> _Written request_: Write out all of the data exactly as it appears.

> _Supplied information_:
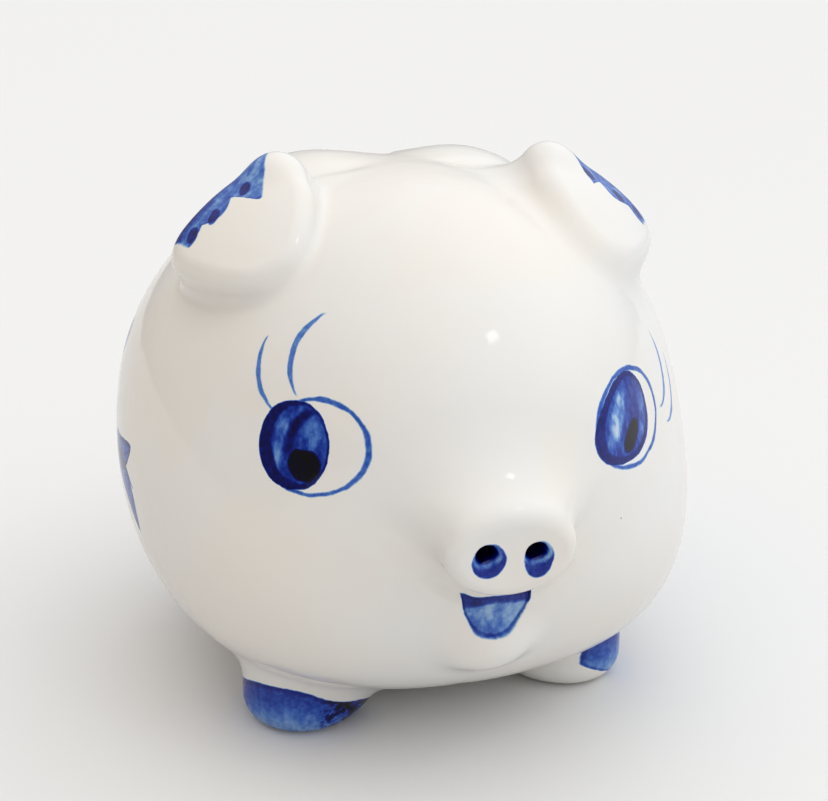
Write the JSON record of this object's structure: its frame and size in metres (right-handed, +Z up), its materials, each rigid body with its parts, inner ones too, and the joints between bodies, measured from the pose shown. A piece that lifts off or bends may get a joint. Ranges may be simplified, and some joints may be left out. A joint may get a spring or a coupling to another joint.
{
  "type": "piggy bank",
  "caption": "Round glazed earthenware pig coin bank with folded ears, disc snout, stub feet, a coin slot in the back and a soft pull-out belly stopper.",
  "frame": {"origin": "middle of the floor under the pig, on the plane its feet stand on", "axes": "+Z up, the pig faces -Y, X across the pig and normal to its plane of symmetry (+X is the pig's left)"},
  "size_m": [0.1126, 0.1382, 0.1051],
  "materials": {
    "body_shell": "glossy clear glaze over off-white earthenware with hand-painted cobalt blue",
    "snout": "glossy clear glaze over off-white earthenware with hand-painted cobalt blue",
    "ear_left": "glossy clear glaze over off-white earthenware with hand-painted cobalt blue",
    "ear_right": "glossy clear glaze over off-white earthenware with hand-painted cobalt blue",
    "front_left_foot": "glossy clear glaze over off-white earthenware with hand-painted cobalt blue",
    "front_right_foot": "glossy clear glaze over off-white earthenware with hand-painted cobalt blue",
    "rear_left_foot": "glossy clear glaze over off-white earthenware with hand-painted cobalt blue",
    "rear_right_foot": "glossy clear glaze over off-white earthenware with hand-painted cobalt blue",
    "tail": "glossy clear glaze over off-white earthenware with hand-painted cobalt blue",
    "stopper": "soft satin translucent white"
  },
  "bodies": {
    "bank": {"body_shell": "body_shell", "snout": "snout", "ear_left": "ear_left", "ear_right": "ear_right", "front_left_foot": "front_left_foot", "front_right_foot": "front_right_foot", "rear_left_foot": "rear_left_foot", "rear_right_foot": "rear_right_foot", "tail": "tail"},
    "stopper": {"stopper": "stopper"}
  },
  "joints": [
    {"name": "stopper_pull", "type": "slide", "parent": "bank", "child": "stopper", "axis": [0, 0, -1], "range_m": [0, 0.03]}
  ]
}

> _Solution to this exercise_:
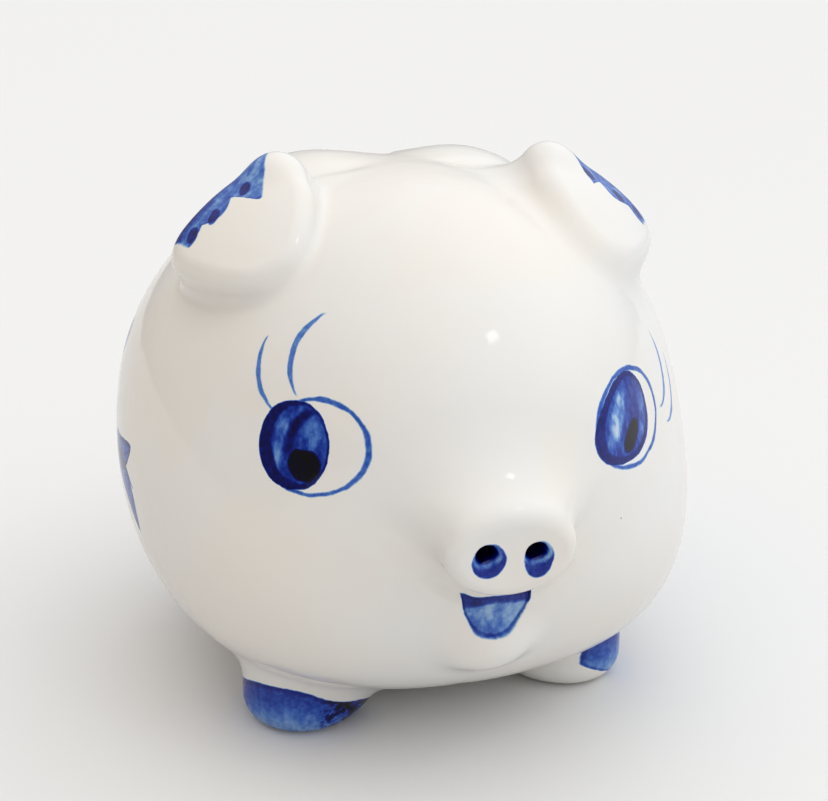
Write the JSON record of this object's structure: its frame and size in metres (right-handed, +Z up), its materials, each rigid body with its parts, inner ones too, and the joints between bodies, measured from the pose shown. A piece that lifts off or bends may get a joint. Ranges may be simplified, and some joints may be left out. A joint may get a spring or a coupling to another joint.
{
  "type": "piggy bank",
  "caption": "Round glazed earthenware pig coin bank with folded ears, disc snout, stub feet, a coin slot in the back and a soft pull-out belly stopper.",
  "frame": {"origin": "middle of the floor under the pig, on the plane its feet stand on", "axes": "+Z up, the pig faces -Y, X across the pig and normal to its plane of symmetry (+X is the pig's left)"},
  "size_m": [0.1126, 0.1382, 0.1051],
  "materials": {
    "body_shell": "glossy clear glaze over off-white earthenware with hand-painted cobalt blue",
    "snout": "glossy clear glaze over off-white earthenware with hand-painted cobalt blue",
    "ear_left": "glossy clear glaze over off-white earthenware with hand-painted cobalt blue",
    "ear_right": "glossy clear glaze over off-white earthenware with hand-painted cobalt blue",
    "front_left_foot": "glossy clear glaze over off-white earthenware with hand-painted cobalt blue",
    "front_right_foot": "glossy clear glaze over off-white earthenware with hand-painted cobalt blue",
    "rear_left_foot": "glossy clear glaze over off-white earthenware with hand-painted cobalt blue",
    "rear_right_foot": "glossy clear glaze over off-white earthenware with hand-painted cobalt blue",
    "tail": "glossy clear glaze over off-white earthenware with hand-painted cobalt blue",
    "stopper": "soft satin translucent white"
  },
  "bodies": {
    "bank": {"body_shell": "body_shell", "snout": "snout", "ear_left": "ear_left", "ear_right": "ear_right", "front_left_foot": "front_left_foot", "front_right_foot": "front_right_foot", "rear_left_foot": "rear_left_foot", "rear_right_foot": "rear_right_foot", "tail": "tail"},
    "stopper": {"stopper": "stopper"}
  },
  "joints": [
    {"name": "stopper_pull", "type": "slide", "parent": "bank", "child": "stopper", "axis": [0, 0, -1], "range_m": [0, 0.03]}
  ]
}